The Canon is organized around what Vignelli calls the "intangibles" and the "tangibles" of design. The intangibles come first: semantics (is the design saying the right thing?), syntactics (are the elements properly related to each other?), and pragmatics (does it work in the real world?). These precede any consideration of typography or grid — they are questions about whether a designer understands the problem before attempting a solution. Vignelli's conviction is that most design failures are semantic failures: answers to questions that weren't properly asked.

The tangible section covers typography, grids, layout, and visual identity. Vignelli's typography is famously severe: he worked primarily with a very small number of typefaces — Helvetica, Futura, Garamond, Bodoni, Century Expanded, Times New Roman — and argued that any designer who needed more was confessing to a lack of understanding rather than a breadth of knowledge. The grid is treated as a discipline, not a constraint: it makes design rational, it makes it repeatable, and it teaches the designer to work within rules in order to achieve elegance rather than novelty.
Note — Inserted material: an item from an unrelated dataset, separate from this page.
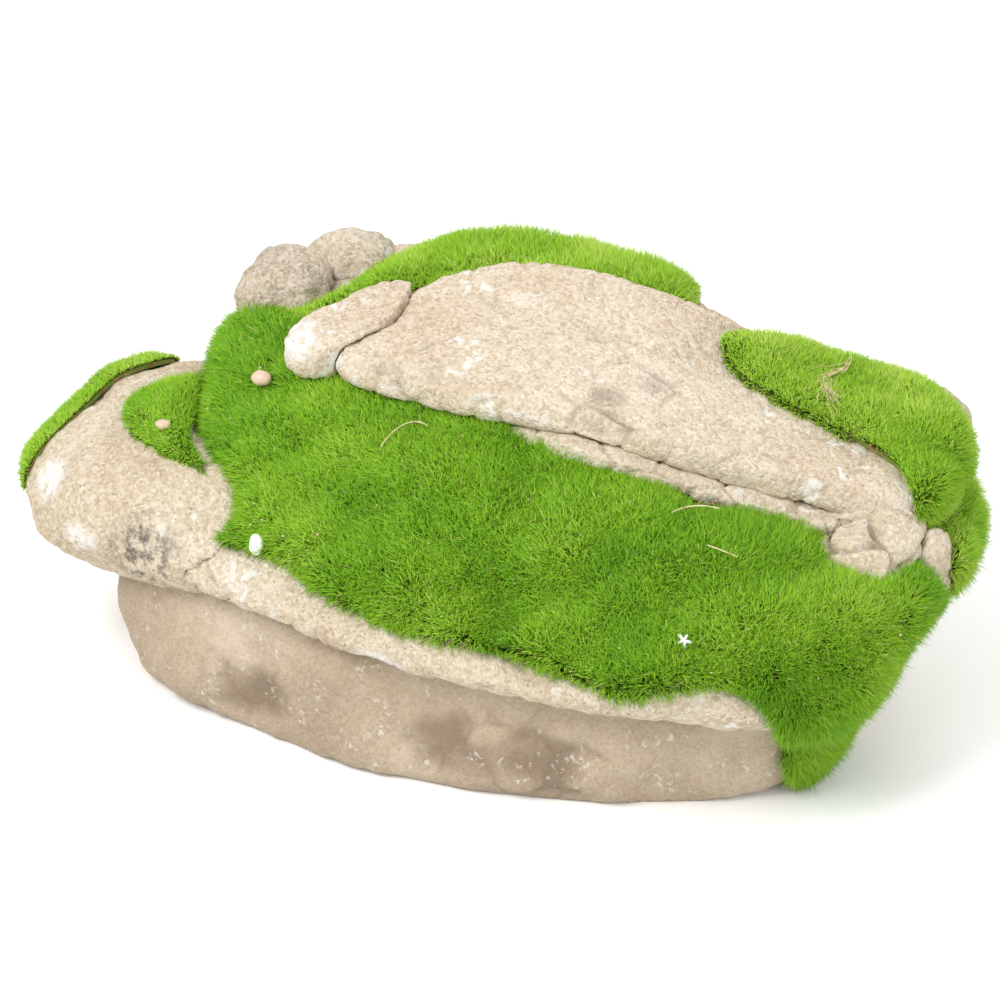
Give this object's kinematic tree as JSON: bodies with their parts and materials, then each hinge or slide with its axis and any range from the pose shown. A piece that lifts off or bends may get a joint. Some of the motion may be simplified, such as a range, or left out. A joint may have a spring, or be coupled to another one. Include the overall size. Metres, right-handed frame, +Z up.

Vignelli's position is explicitly polemical. He finds contemporary design, with its proliferation of typefaces, its celebration of trend, and its confusion of variety with creativity, to be in serious decline. The Canon is the argument for an alternative view: that constraints liberate, that discipline produces beauty, and that the best design is timeless in the sense that it serves its purpose without betraying itself to the fashion of the moment.

The big ideas

  1. 1.

    Semantics, syntactics, and pragmatics are the three fundamental tests of any design: Is it saying the right thing? Are the elements properly related? Does it work in practice?

  2. 2.

    Most design failures are semantic failures — answers given to problems that were never properly understood. Visual skill cannot compensate for conceptual confusion.

  3. 3.

    Typography is a discipline requiring restraint. Vignelli worked with a handful of typefaces — Helvetica, Futura, Garamond, Bodoni, Times New Roman — and argued that most designers need far fewer than they use.